Given instruction —
Can the data below be echoed back word for word?

Source material —
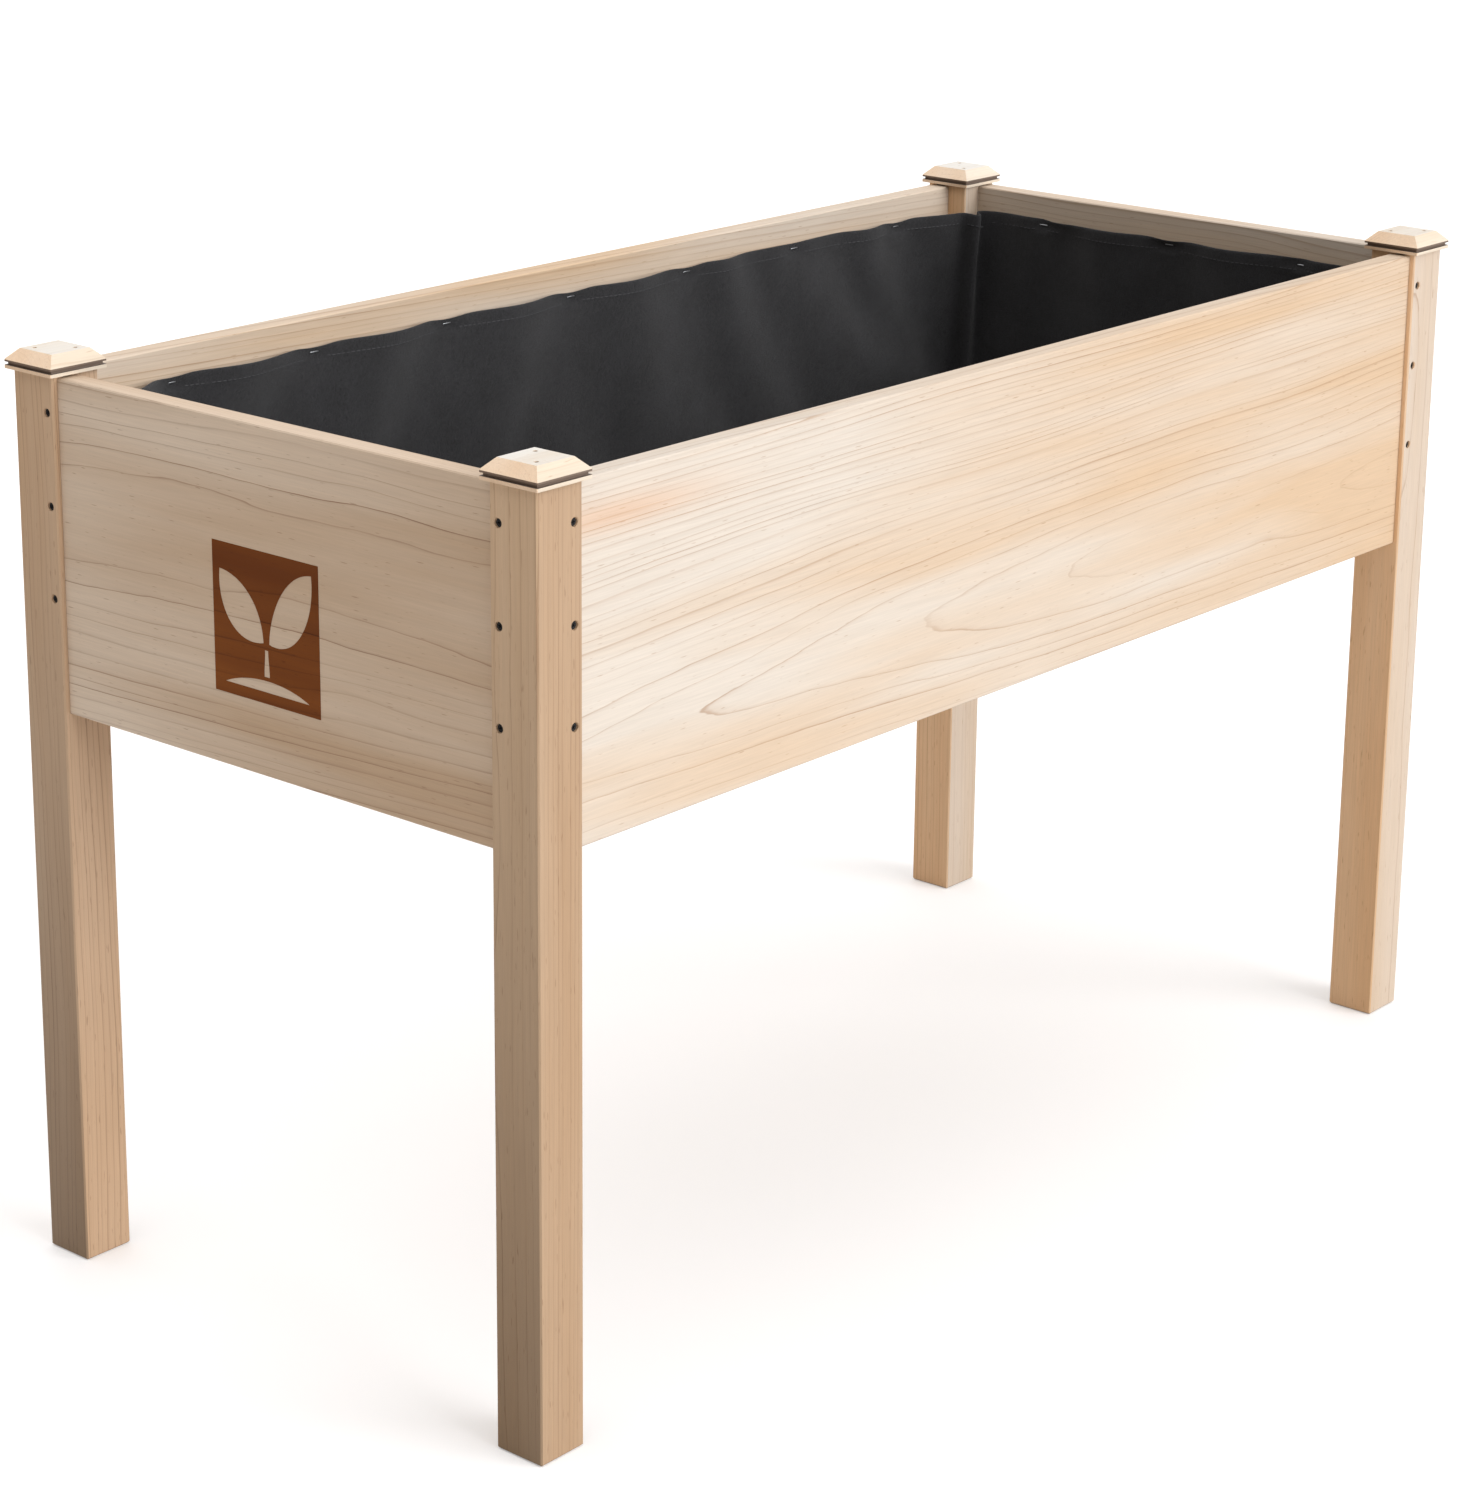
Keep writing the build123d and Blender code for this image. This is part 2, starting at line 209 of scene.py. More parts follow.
def makeGrainGroup():
    tree = bpy.data.node_groups.new("fir grain", "ShaderNodeTree")
    for name, kind, value in (
        ("Board", "NodeSocketVector", None),  # along, across, outwards, from the board's middle
        ("Pith Across", "NodeSocketFloat", 0.0),
        ("Pith Depth", "NodeSocketFloat", -0.1),
        ("Lean", "NodeSocketFloat", 0.01),
        ("Taper", "NodeSocketFloat", 0.0),
        ("Ring Width", "NodeSocketFloat", 0.005),
        ("Waviness", "NodeSocketFloat", 0.004),
        ("Wave Length", "NodeSocketFloat", 0.7),
        ("Shift", "NodeSocketFloat", 0.0),
        ("Eye One", "NodeSocketVector", None),  # along, across, how far it lifts the rings
        ("Eye Two", "NodeSocketVector", None),
        ("Streak", "NodeSocketVector", None),  # along, across, how strong
    ):
        socket = tree.interface.new_socket(name, in_out="INPUT", socket_type=kind)
        if value is not None:
            socket.default_value = value
    for name in ("Late", "Band", "Fibre", "Fleck", "Streak"):
        tree.interface.new_socket(name, in_out="OUTPUT", socket_type="NodeSocketFloat")
    given = addNode(tree, "NodeGroupInput").outputs
    away = addNode(
        tree,
        "ShaderNodeVectorMath",
        {0: (13.7, 5.1, 2.3), "Scale": given["Shift"]},
        operation="SCALE",
    )
    here = addNode(tree, "ShaderNodeVectorMath", {0: given["Board"], 1: away}, operation="ADD")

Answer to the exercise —
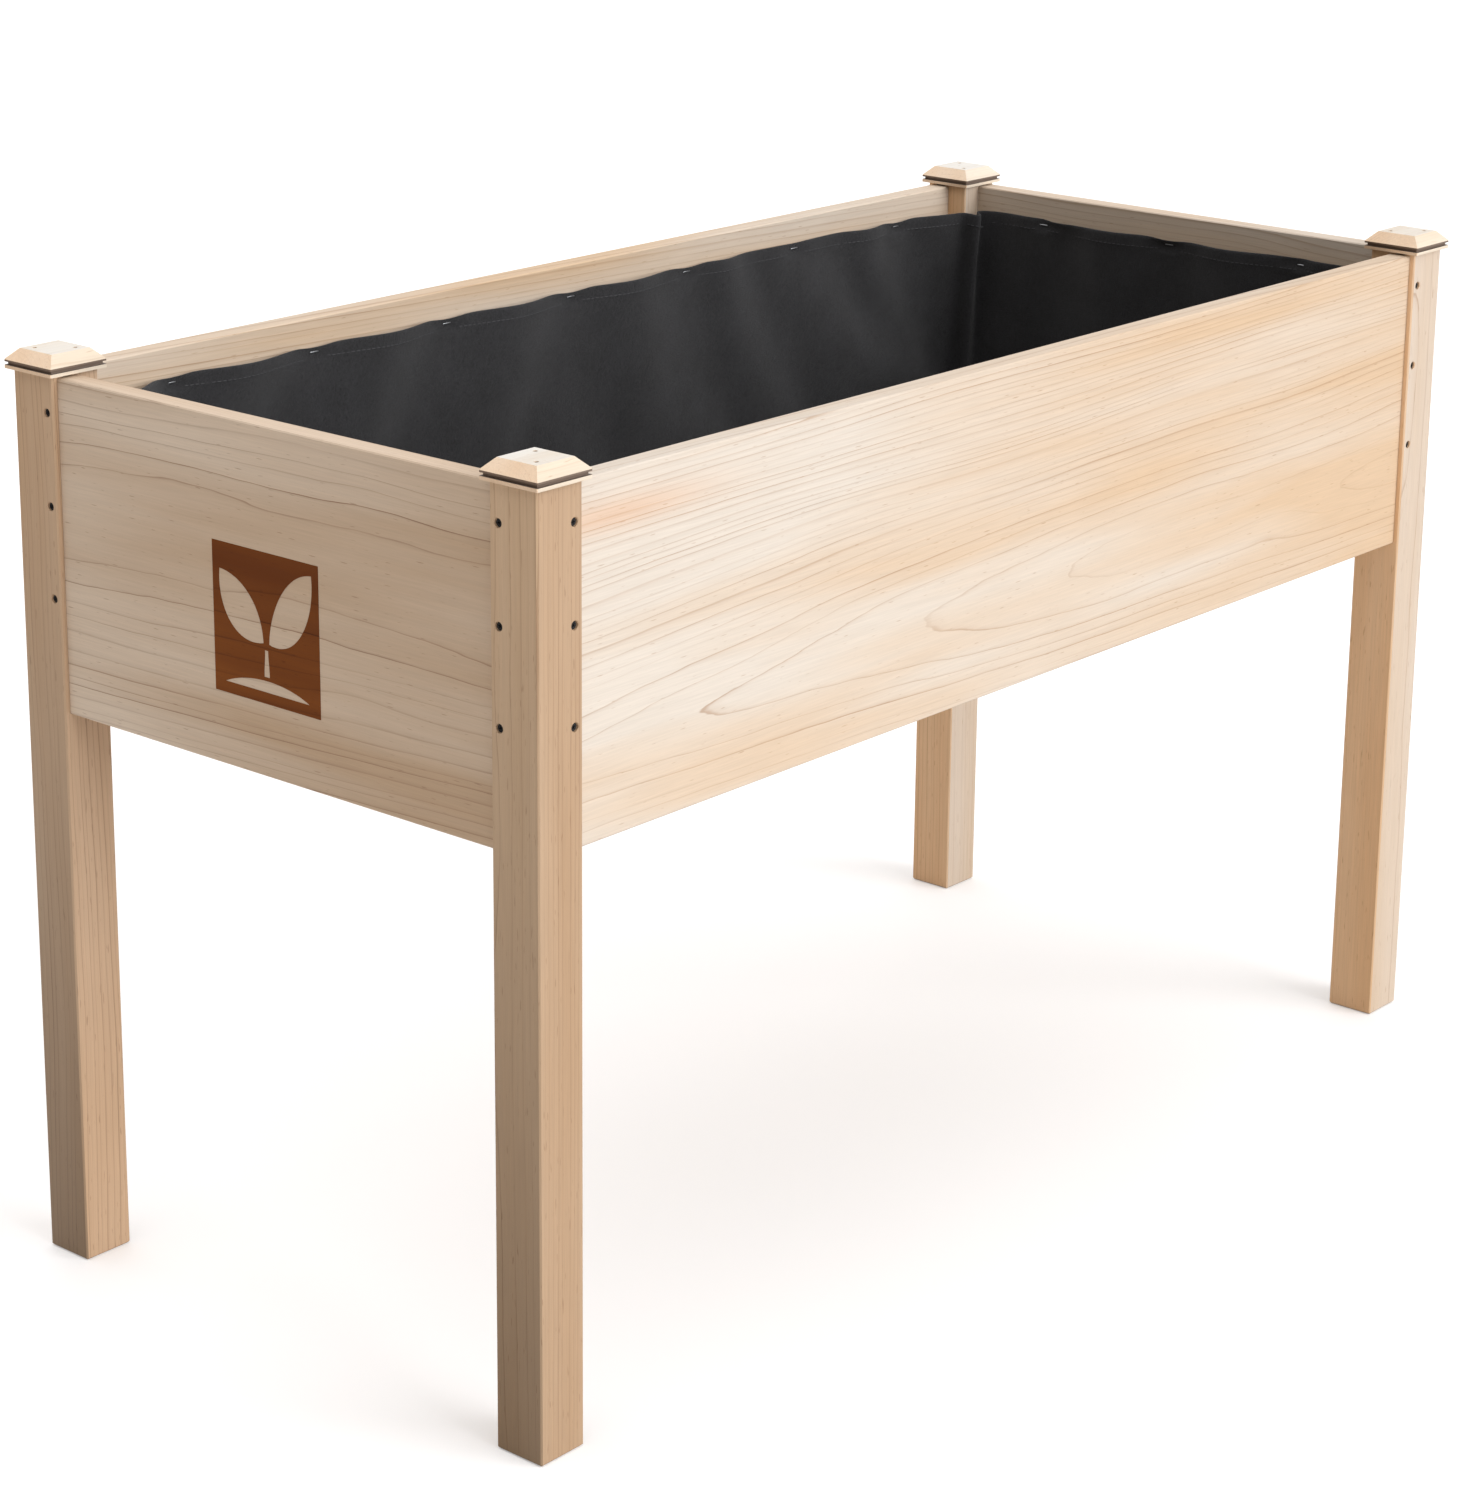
Keep writing the build123d and Blender code for this image. This is part 2, starting at line 209 of scene.py. More parts follow.
def makeGrainGroup():
    tree = bpy.data.node_groups.new("fir grain", "ShaderNodeTree")
    for name, kind, value in (
        ("Board", "NodeSocketVector", None),  # along, across, outwards, from the board's middle
        ("Pith Across", "NodeSocketFloat", 0.0),
        ("Pith Depth", "NodeSocketFloat", -0.1),
        ("Lean", "NodeSocketFloat", 0.01),
        ("Taper", "NodeSocketFloat", 0.0),
        ("Ring Width", "NodeSocketFloat", 0.005),
        ("Waviness", "NodeSocketFloat", 0.004),
        ("Wave Length", "NodeSocketFloat", 0.7),
        ("Shift", "NodeSocketFloat", 0.0),
        ("Eye One", "NodeSocketVector", None),  # along, across, how far it lifts the rings
        ("Eye Two", "NodeSocketVector", None),
        ("Streak", "NodeSocketVector", None),  # along, across, how strong
    ):
        socket = tree.interface.new_socket(name, in_out="INPUT", socket_type=kind)
        if value is not None:
            socket.default_value = value
    for name in ("Late", "Band", "Fibre", "Fleck", "Streak"):
        tree.interface.new_socket(name, in_out="OUTPUT", socket_type="NodeSocketFloat")
    given = addNode(tree, "NodeGroupInput").outputs
    away = addNode(
        tree,
        "ShaderNodeVectorMath",
        {0: (13.7, 5.1, 2.3), "Scale": given["Shift"]},
        operation="SCALE",
    )
    here = addNode(tree, "ShaderNodeVectorMath", {0: given["Board"], 1: away}, operation="ADD")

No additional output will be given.